SC Supreme Court Strikes Down Fetal Heartbeat Law

 January 10, 2023

In 2021, the South Carolina legislature signed the Fetal Heartbeat Act into law.

In 2023, the state's top court ruled 3-2 against the pro-life law, striking it down as a result of a challenge from Planned Parenthood South Atlantic against the State of South Carolina.

Justice Kaye Hearn wrote the lead opinion, which stated:

The State unquestionably has the authority to limit the right of privacy that protects women from state interference with her decision, but any such limitation must be reasonable and it must be meaningful in that the time frames imposed must afford a woman sufficient time to determine she is pregnant and to take reasonable steps to terminate that pregnancy. Six weeks is, quite simply, not a reasonable period of time for these two things to occur, and therefore the Act violates our state Constitution’s prohibition against unreasonable invasions of privacy.
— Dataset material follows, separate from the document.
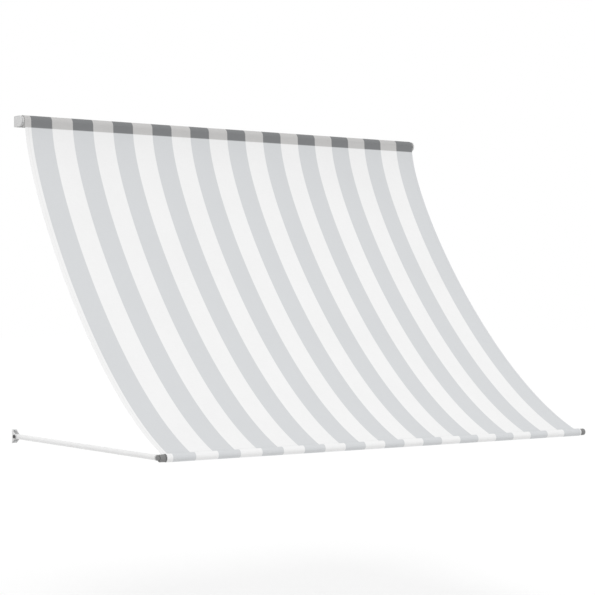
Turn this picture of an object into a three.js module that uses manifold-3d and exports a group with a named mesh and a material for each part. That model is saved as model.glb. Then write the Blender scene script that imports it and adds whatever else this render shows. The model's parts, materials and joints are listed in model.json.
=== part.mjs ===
// A striped drop-arm awning: a roller on two wall brackets, cloth let down to a front bar, and two
// arms that swing up from two lower brackets. The inner tubes slide out as the arms rise, so the
// front bar meets the roller. The model stands with the awning let down and the arms level.
// Millimetres. +X is to the right seen from the street, -Y is away from the wall, +Z is up.
import * as THREE from "three";
import { mergeVertices } from "three/addons/utils/BufferGeometryUtils.js";
import Module from "manifold-3d";

const wasm = await Module();
wasm.setup();

// Overall
const CLOTH_WIDTH = 2500;
const ROLLER_FROM_WALL = 55;
const PIVOT_BELOW_ROLLER = 1590;
const PIVOT_FROM_WALL = 31;
const ARM_LENGTH = 1431;
const GAP = 0.3; // between pieces that touch
const RUN = 0.3; // radial room round a turning pin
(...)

Justice John Kittredge disagreed, writing:

Aside from the result reached, the majority opinions are notably similar in one particular way: all reject any reliance on the West Committee or legislative history to determine the meaning and reach of the privacy provision in article I, section 10—a stunning departure from settled law. I, however, interpret the ambiguous phrase ‘unreasonable invasions of privacy’ in the manner in which its constitutional framers intended it to be read. In doing so, I conclude the Act does not violate the South Carolina Constitution.